• **INFORMATION SHOWN**:
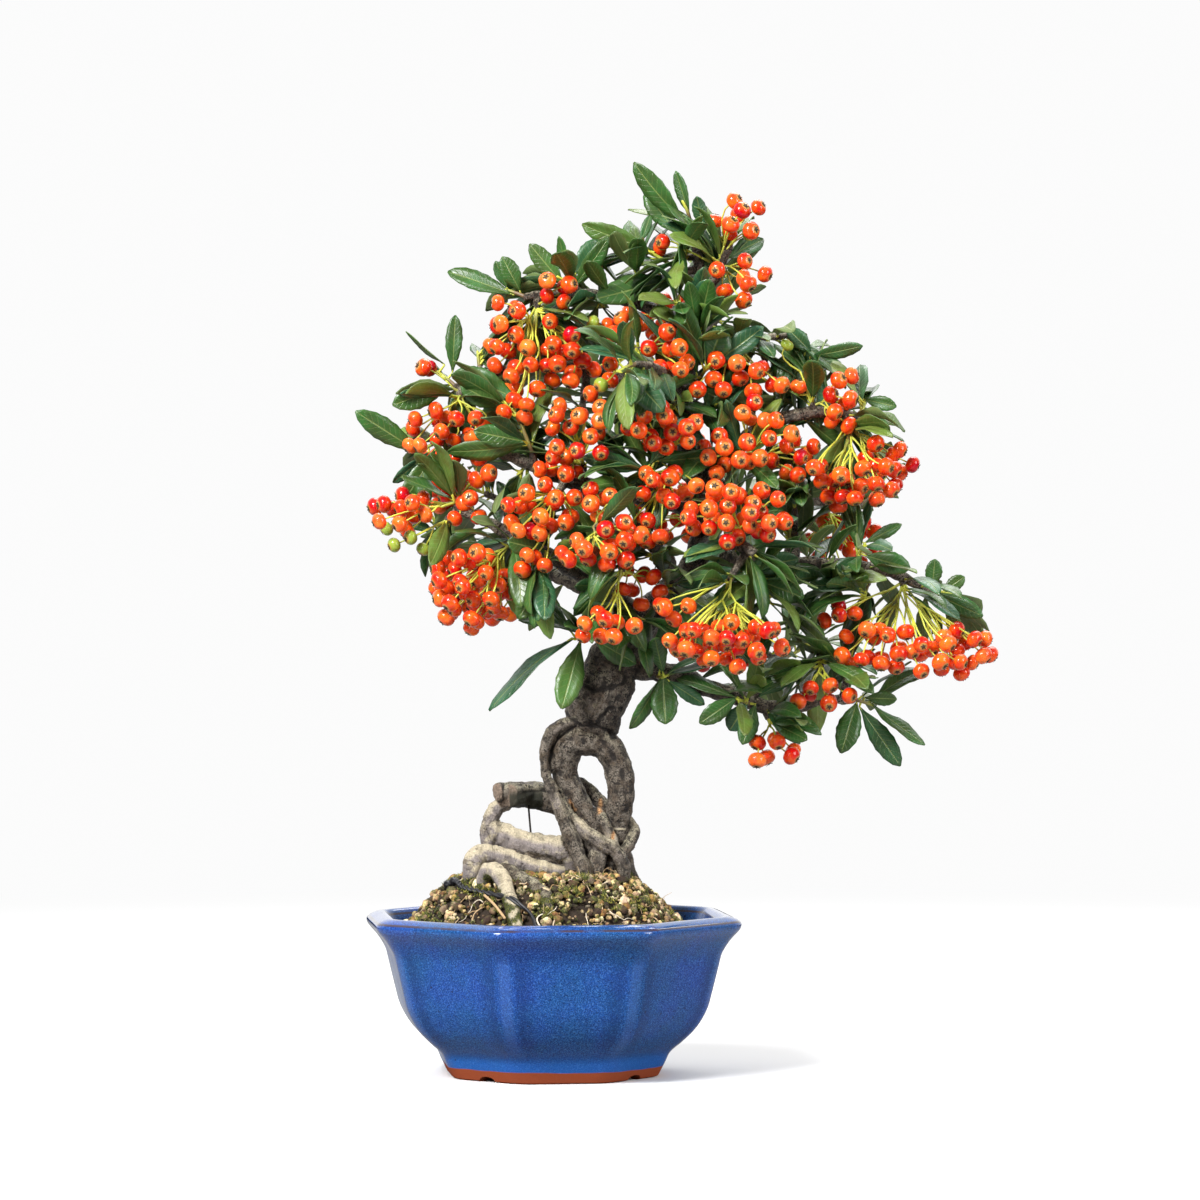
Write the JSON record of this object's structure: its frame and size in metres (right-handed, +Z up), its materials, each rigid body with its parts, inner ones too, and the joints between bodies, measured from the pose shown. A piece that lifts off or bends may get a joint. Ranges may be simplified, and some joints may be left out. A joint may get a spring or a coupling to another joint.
{
  "type": "pyracantha bonsai",
  "caption": "Small pyracantha tree with exposed twining roots, leathery leaves and bunches of orange-red berries, in an eight-sided blue glazed pot.",
  "frame": {"origin": "middle of the bottom of the whole object's box, on the surface that the pot stands on", "axes": "+Z up, -Y towards the front that the picture shows, +X to the right as seen from the front"},
  "size_m": [0.2574, 0.1958, 0.3615],
  "materials": {
    "glaze": "mottled cobalt blue glaze over terracotta, with an unglazed foot",
    "mesh": "matt black",
    "bark": "grey-brown bark, paler on the lowest roots",
    "soil": "coarse tan granules with moss",
    "wire": "matt black",
    "leaf": "leathery dark green, glossier above than below",
    "berry": "glossy orange-red skin",
    "unripe": "glossy yellow-green skin"
  },
  "bodies": {
    "root": {"berries_back_high": "berry", "berries_back_left": "berry", "berries_back_low": "berry", "berries_back_mid": "berry", "berries_back_right": "berry", "berries_back_top": "berry", "berries_centre_right": "berry", "berries_crown": "berry", "berries_far_right": "berry", "berries_front_centre": "berry", "berries_front_left": "berry", "berries_front_mid": "berry", "berries_front_right": "berry", "berries_high_left": "berry", "berries_high_right": "berry", "berries_left": "berry", "berries_left_back": "berry", "berries_left_unripe": "unripe", "berries_low_left": "berry", "berries_low_mid": "berry", "berries_low_right": "berry", "berries_mid_left": "berry", "berries_right": "berry", "berries_skirt_mid": "berry", "berries_skirt_right": "berry", "berries_top_left": "berry", "berries_upper_mid": "berry", "berries_upper_right": "berry", "drain_mesh": "mesh", "guy_wire": "wire", "leaves_apex": "leaf", "leaves_back_high": "leaf", "leaves_back_left": "leaf", "leaves_back_low": "leaf", "leaves_back_mid": "leaf", "leaves_back_right": "leaf", "leaves_back_top": "leaf", "leaves_centre": "leaf", "leaves_crown_left": "leaf", "leaves_far_right": "leaf", "leaves_front_high": "leaf", "leaves_high_left": "leaf", "leaves_high_left_inner": "leaf", "leaves_high_right": "leaf", "leaves_left": "leaf", "leaves_low_left": "leaf", "leaves_low_right": "leaf", "leaves_mid_right": "leaf", "leaves_right": "leaf", "leaves_right_edge": "leaf", "leaves_skirt_left": "leaf", "leaves_skirt_mid": "leaf", "leaves_skirt_right": "leaf", "leaves_top_left": "leaf", "leaves_top_mid": "leaf", "leaves_upper_mid": "leaf", "pot": "glaze", "soil": "soil", "tie_wire": "wire", "tree": "bark"}
  },
  "joints": []
}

• **PROBLEM TO WORK ON**: Please restate the whole listing word for word.

• **THE RESPONSE**:
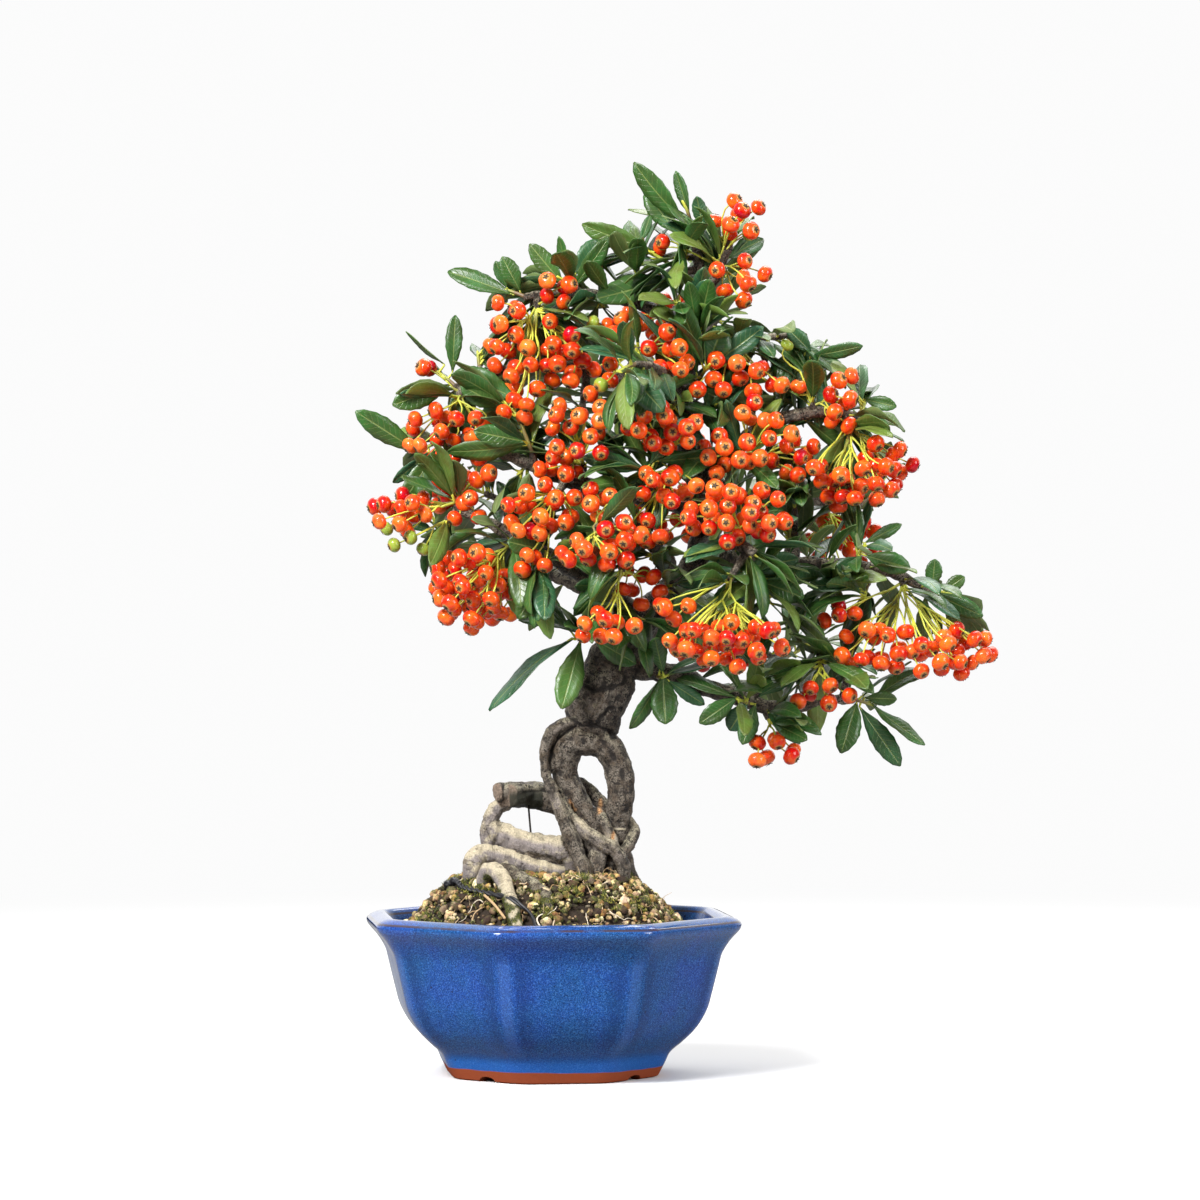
Write the JSON record of this object's structure: its frame and size in metres (right-handed, +Z up), its materials, each rigid body with its parts, inner ones too, and the joints between bodies, measured from the pose shown. A piece that lifts off or bends may get a joint. Ranges may be simplified, and some joints may be left out. A joint may get a spring or a coupling to another joint.
{
  "type": "pyracantha bonsai",
  "caption": "Small pyracantha tree with exposed twining roots, leathery leaves and bunches of orange-red berries, in an eight-sided blue glazed pot.",
  "frame": {"origin": "middle of the bottom of the whole object's box, on the surface that the pot stands on", "axes": "+Z up, -Y towards the front that the picture shows, +X to the right as seen from the front"},
  "size_m": [0.2574, 0.1958, 0.3615],
  "materials": {
    "glaze": "mottled cobalt blue glaze over terracotta, with an unglazed foot",
    "mesh": "matt black",
    "bark": "grey-brown bark, paler on the lowest roots",
    "soil": "coarse tan granules with moss",
    "wire": "matt black",
    "leaf": "leathery dark green, glossier above than below",
    "berry": "glossy orange-red skin",
    "unripe": "glossy yellow-green skin"
  },
  "bodies": {
    "root": {"berries_back_high": "berry", "berries_back_left": "berry", "berries_back_low": "berry", "berries_back_mid": "berry", "berries_back_right": "berry", "berries_back_top": "berry", "berries_centre_right": "berry", "berries_crown": "berry", "berries_far_right": "berry", "berries_front_centre": "berry", "berries_front_left": "berry", "berries_front_mid": "berry", "berries_front_right": "berry", "berries_high_left": "berry", "berries_high_right": "berry", "berries_left": "berry", "berries_left_back": "berry", "berries_left_unripe": "unripe", "berries_low_left": "berry", "berries_low_mid": "berry", "berries_low_right": "berry", "berries_mid_left": "berry", "berries_right": "berry", "berries_skirt_mid": "berry", "berries_skirt_right": "berry", "berries_top_left": "berry", "berries_upper_mid": "berry", "berries_upper_right": "berry", "drain_mesh": "mesh", "guy_wire": "wire", "leaves_apex": "leaf", "leaves_back_high": "leaf", "leaves_back_left": "leaf", "leaves_back_low": "leaf", "leaves_back_mid": "leaf", "leaves_back_right": "leaf", "leaves_back_top": "leaf", "leaves_centre": "leaf", "leaves_crown_left": "leaf", "leaves_far_right": "leaf", "leaves_front_high": "leaf", "leaves_high_left": "leaf", "leaves_high_left_inner": "leaf", "leaves_high_right": "leaf", "leaves_left": "leaf", "leaves_low_left": "leaf", "leaves_low_right": "leaf", "leaves_mid_right": "leaf", "leaves_right": "leaf", "leaves_right_edge": "leaf", "leaves_skirt_left": "leaf", "leaves_skirt_mid": "leaf", "leaves_skirt_right": "leaf", "leaves_top_left": "leaf", "leaves_top_mid": "leaf", "leaves_upper_mid": "leaf", "pot": "glaze", "soil": "soil", "tie_wire": "wire", "tree": "bark"}
  },
  "joints": []
}